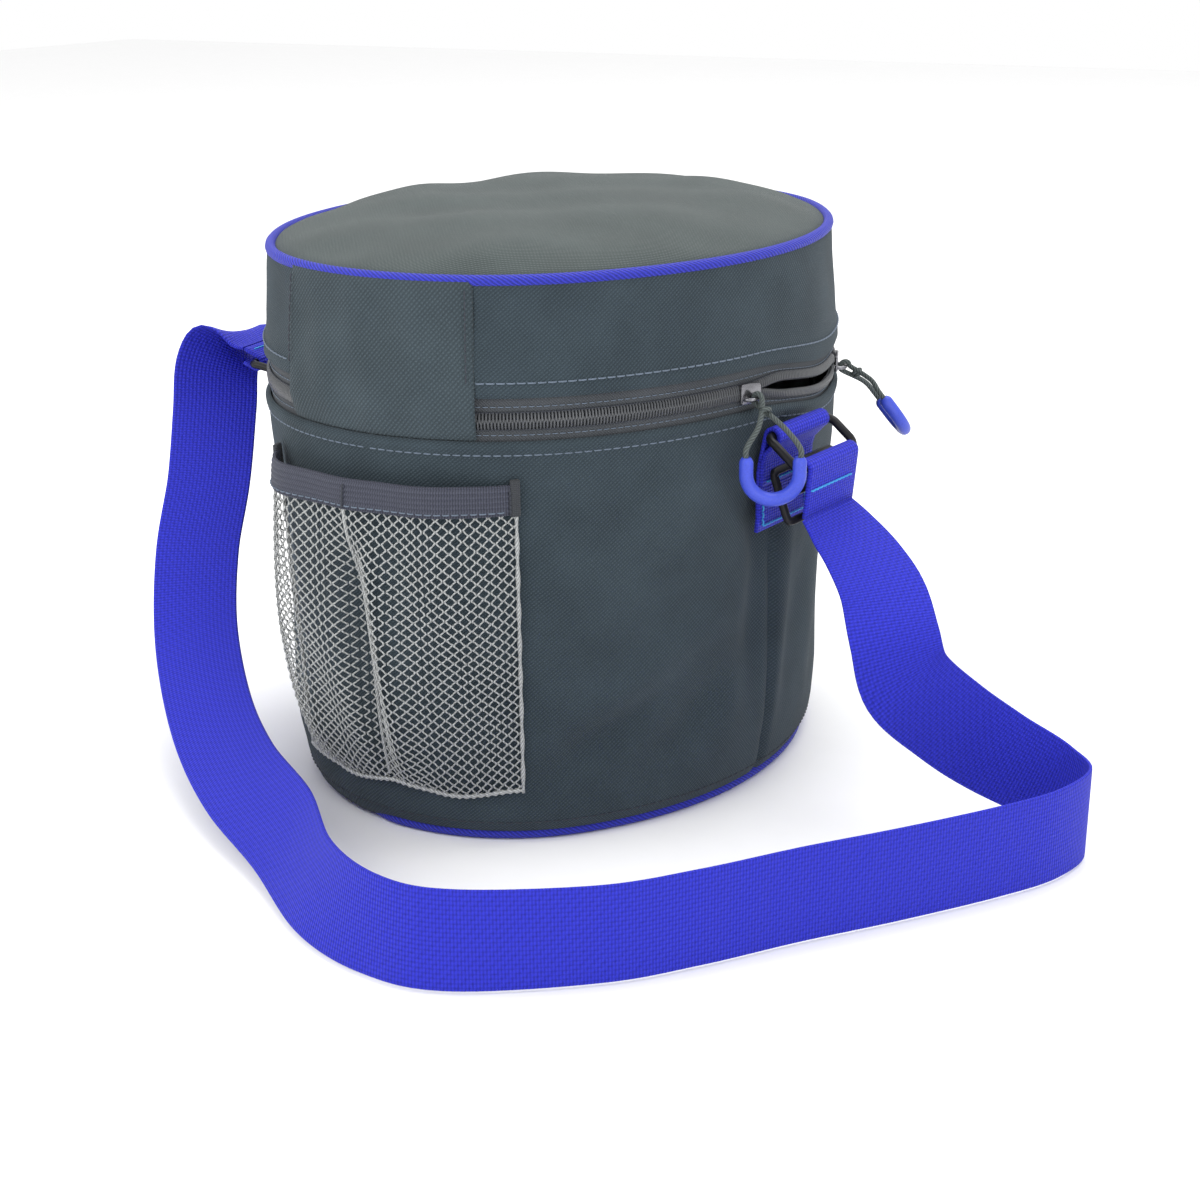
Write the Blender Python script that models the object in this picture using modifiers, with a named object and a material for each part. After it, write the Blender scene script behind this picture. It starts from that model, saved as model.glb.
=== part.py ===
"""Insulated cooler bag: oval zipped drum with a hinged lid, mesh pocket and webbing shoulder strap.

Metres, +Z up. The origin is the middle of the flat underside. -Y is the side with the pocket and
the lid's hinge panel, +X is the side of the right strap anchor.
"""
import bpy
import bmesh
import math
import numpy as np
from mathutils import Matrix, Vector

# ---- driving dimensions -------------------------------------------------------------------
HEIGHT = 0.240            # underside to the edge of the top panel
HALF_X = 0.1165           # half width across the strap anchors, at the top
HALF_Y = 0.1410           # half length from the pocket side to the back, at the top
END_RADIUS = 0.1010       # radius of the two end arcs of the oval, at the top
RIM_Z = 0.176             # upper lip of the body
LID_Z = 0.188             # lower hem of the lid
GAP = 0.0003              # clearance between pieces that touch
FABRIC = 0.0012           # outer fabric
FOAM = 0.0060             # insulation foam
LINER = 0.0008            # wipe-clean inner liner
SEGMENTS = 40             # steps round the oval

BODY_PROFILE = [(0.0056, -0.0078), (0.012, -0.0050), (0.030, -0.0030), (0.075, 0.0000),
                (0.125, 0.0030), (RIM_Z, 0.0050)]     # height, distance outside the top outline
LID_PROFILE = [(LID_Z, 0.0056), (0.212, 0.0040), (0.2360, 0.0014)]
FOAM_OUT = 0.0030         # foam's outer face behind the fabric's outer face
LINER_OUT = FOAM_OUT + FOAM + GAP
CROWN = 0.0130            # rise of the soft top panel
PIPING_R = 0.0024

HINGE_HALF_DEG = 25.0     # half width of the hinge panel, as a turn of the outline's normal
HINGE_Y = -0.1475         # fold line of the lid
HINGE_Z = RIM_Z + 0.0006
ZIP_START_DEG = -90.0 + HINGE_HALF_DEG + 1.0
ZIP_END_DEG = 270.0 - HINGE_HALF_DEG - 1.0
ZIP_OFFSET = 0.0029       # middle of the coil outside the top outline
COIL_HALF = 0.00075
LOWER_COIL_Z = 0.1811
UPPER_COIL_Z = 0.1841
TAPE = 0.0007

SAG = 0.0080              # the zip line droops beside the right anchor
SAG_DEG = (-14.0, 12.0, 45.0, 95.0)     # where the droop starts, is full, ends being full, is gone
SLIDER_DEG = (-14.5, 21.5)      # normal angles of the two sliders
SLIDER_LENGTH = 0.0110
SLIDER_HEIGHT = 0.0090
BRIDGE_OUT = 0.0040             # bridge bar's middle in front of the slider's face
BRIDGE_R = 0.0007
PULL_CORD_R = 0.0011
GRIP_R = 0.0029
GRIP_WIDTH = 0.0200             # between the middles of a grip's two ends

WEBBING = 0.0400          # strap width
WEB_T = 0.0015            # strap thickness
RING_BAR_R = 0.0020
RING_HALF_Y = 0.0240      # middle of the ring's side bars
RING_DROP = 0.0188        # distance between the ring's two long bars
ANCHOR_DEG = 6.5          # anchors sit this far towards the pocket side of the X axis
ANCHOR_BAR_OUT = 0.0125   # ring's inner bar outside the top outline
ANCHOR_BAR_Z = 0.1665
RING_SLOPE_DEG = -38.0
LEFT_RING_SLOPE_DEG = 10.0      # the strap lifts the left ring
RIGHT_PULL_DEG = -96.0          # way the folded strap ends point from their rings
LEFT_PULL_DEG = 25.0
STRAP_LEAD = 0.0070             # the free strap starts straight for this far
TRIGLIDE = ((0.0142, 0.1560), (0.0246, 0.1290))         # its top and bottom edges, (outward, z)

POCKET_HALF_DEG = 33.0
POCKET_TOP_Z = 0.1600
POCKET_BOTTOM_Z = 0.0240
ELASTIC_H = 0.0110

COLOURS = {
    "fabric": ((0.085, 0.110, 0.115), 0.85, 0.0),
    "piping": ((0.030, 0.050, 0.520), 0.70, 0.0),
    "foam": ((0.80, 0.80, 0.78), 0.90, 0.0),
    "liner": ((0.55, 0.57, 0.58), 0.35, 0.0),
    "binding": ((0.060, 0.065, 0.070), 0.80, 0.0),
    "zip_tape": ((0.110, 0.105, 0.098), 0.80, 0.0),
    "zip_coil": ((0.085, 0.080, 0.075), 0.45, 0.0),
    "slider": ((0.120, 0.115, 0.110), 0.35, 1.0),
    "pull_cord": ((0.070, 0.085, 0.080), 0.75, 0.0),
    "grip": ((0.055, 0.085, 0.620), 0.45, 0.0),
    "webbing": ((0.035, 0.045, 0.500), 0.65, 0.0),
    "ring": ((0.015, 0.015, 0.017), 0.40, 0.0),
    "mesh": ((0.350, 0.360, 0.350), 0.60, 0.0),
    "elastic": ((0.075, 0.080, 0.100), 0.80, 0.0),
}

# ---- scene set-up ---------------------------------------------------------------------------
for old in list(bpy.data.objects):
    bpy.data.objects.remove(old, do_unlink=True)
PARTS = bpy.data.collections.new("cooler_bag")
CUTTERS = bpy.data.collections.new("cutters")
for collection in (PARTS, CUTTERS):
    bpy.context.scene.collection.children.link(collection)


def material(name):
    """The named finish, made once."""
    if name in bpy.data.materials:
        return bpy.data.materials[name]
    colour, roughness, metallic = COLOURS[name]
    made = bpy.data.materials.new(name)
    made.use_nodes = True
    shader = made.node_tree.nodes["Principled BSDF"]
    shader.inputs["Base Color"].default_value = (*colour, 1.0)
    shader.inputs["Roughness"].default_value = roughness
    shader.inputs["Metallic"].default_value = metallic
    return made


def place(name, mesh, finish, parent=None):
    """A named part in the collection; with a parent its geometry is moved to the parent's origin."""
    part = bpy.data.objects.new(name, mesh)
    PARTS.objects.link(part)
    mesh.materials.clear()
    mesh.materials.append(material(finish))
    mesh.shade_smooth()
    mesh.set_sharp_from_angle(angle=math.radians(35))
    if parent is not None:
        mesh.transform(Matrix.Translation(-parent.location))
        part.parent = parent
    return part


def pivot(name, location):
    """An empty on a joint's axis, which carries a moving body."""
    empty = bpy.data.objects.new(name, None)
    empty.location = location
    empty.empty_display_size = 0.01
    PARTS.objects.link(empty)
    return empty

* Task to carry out
Write out the whole listing exactly.

* Result of this task
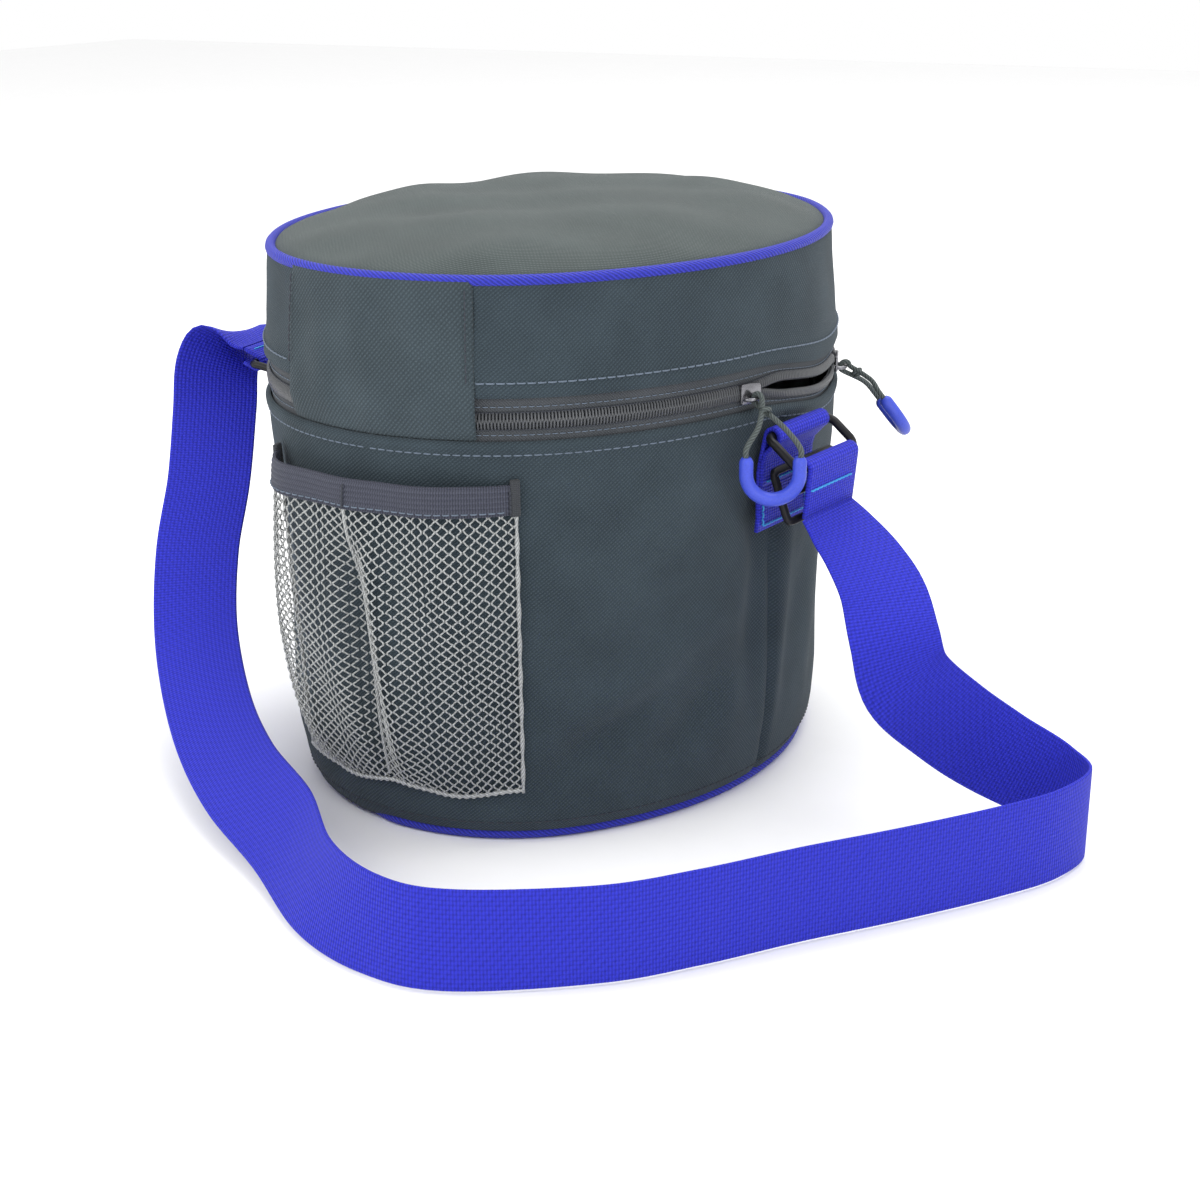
Write the Blender Python script that models the object in this picture using modifiers, with a named object and a material for each part. After it, write the Blender scene script behind this picture. It starts from that model, saved as model.glb.
=== part.py ===
"""Insulated cooler bag: oval zipped drum with a hinged lid, mesh pocket and webbing shoulder strap.

Metres, +Z up. The origin is the middle of the flat underside. -Y is the side with the pocket and
the lid's hinge panel, +X is the side of the right strap anchor.
"""
import bpy
import bmesh
import math
import numpy as np
from mathutils import Matrix, Vector

# ---- driving dimensions -------------------------------------------------------------------
HEIGHT = 0.240            # underside to the edge of the top panel
HALF_X = 0.1165           # half width across the strap anchors, at the top
HALF_Y = 0.1410           # half length from the pocket side to the back, at the top
END_RADIUS = 0.1010       # radius of the two end arcs of the oval, at the top
RIM_Z = 0.176             # upper lip of the body
LID_Z = 0.188             # lower hem of the lid
GAP = 0.0003              # clearance between pieces that touch
FABRIC = 0.0012           # outer fabric
FOAM = 0.0060             # insulation foam
LINER = 0.0008            # wipe-clean inner liner
SEGMENTS = 40             # steps round the oval

BODY_PROFILE = [(0.0056, -0.0078), (0.012, -0.0050), (0.030, -0.0030), (0.075, 0.0000),
                (0.125, 0.0030), (RIM_Z, 0.0050)]     # height, distance outside the top outline
LID_PROFILE = [(LID_Z, 0.0056), (0.212, 0.0040), (0.2360, 0.0014)]
FOAM_OUT = 0.0030         # foam's outer face behind the fabric's outer face
LINER_OUT = FOAM_OUT + FOAM + GAP
CROWN = 0.0130            # rise of the soft top panel
PIPING_R = 0.0024

HINGE_HALF_DEG = 25.0     # half width of the hinge panel, as a turn of the outline's normal
HINGE_Y = -0.1475         # fold line of the lid
HINGE_Z = RIM_Z + 0.0006
ZIP_START_DEG = -90.0 + HINGE_HALF_DEG + 1.0
ZIP_END_DEG = 270.0 - HINGE_HALF_DEG - 1.0
ZIP_OFFSET = 0.0029       # middle of the coil outside the top outline
COIL_HALF = 0.00075
LOWER_COIL_Z = 0.1811
UPPER_COIL_Z = 0.1841
TAPE = 0.0007

SAG = 0.0080              # the zip line droops beside the right anchor
SAG_DEG = (-14.0, 12.0, 45.0, 95.0)     # where the droop starts, is full, ends being full, is gone
SLIDER_DEG = (-14.5, 21.5)      # normal angles of the two sliders
SLIDER_LENGTH = 0.0110
SLIDER_HEIGHT = 0.0090
BRIDGE_OUT = 0.0040             # bridge bar's middle in front of the slider's face
BRIDGE_R = 0.0007
PULL_CORD_R = 0.0011
GRIP_R = 0.0029
GRIP_WIDTH = 0.0200             # between the middles of a grip's two ends

WEBBING = 0.0400          # strap width
WEB_T = 0.0015            # strap thickness
RING_BAR_R = 0.0020
RING_HALF_Y = 0.0240      # middle of the ring's side bars
RING_DROP = 0.0188        # distance between the ring's two long bars
ANCHOR_DEG = 6.5          # anchors sit this far towards the pocket side of the X axis
ANCHOR_BAR_OUT = 0.0125   # ring's inner bar outside the top outline
ANCHOR_BAR_Z = 0.1665
RING_SLOPE_DEG = -38.0
LEFT_RING_SLOPE_DEG = 10.0      # the strap lifts the left ring
RIGHT_PULL_DEG = -96.0          # way the folded strap ends point from their rings
LEFT_PULL_DEG = 25.0
STRAP_LEAD = 0.0070             # the free strap starts straight for this far
TRIGLIDE = ((0.0142, 0.1560), (0.0246, 0.1290))         # its top and bottom edges, (outward, z)

POCKET_HALF_DEG = 33.0
POCKET_TOP_Z = 0.1600
POCKET_BOTTOM_Z = 0.0240
ELASTIC_H = 0.0110

COLOURS = {
    "fabric": ((0.085, 0.110, 0.115), 0.85, 0.0),
    "piping": ((0.030, 0.050, 0.520), 0.70, 0.0),
    "foam": ((0.80, 0.80, 0.78), 0.90, 0.0),
    "liner": ((0.55, 0.57, 0.58), 0.35, 0.0),
    "binding": ((0.060, 0.065, 0.070), 0.80, 0.0),
    "zip_tape": ((0.110, 0.105, 0.098), 0.80, 0.0),
    "zip_coil": ((0.085, 0.080, 0.075), 0.45, 0.0),
    "slider": ((0.120, 0.115, 0.110), 0.35, 1.0),
    "pull_cord": ((0.070, 0.085, 0.080), 0.75, 0.0),
    "grip": ((0.055, 0.085, 0.620), 0.45, 0.0),
    "webbing": ((0.035, 0.045, 0.500), 0.65, 0.0),
    "ring": ((0.015, 0.015, 0.017), 0.40, 0.0),
    "mesh": ((0.350, 0.360, 0.350), 0.60, 0.0),
    "elastic": ((0.075, 0.080, 0.100), 0.80, 0.0),
}

# ---- scene set-up ---------------------------------------------------------------------------
for old in list(bpy.data.objects):
    bpy.data.objects.remove(old, do_unlink=True)
PARTS = bpy.data.collections.new("cooler_bag")
CUTTERS = bpy.data.collections.new("cutters")
for collection in (PARTS, CUTTERS):
    bpy.context.scene.collection.children.link(collection)


def material(name):
    """The named finish, made once."""
    if name in bpy.data.materials:
        return bpy.data.materials[name]
    colour, roughness, metallic = COLOURS[name]
    made = bpy.data.materials.new(name)
    made.use_nodes = True
    shader = made.node_tree.nodes["Principled BSDF"]
    shader.inputs["Base Color"].default_value = (*colour, 1.0)
    shader.inputs["Roughness"].default_value = roughness
    shader.inputs["Metallic"].default_value = metallic
    return made


def place(name, mesh, finish, parent=None):
    """A named part in the collection; with a parent its geometry is moved to the parent's origin."""
    part = bpy.data.objects.new(name, mesh)
    PARTS.objects.link(part)
    mesh.materials.clear()
    mesh.materials.append(material(finish))
    mesh.shade_smooth()
    mesh.set_sharp_from_angle(angle=math.radians(35))
    if parent is not None:
        mesh.transform(Matrix.Translation(-parent.location))
        part.parent = parent
    return part


def pivot(name, location):
    """An empty on a joint's axis, which carries a moving body."""
    empty = bpy.data.objects.new(name, None)
    empty.location = location
    empty.empty_display_size = 0.01
    PARTS.objects.link(empty)
    return empty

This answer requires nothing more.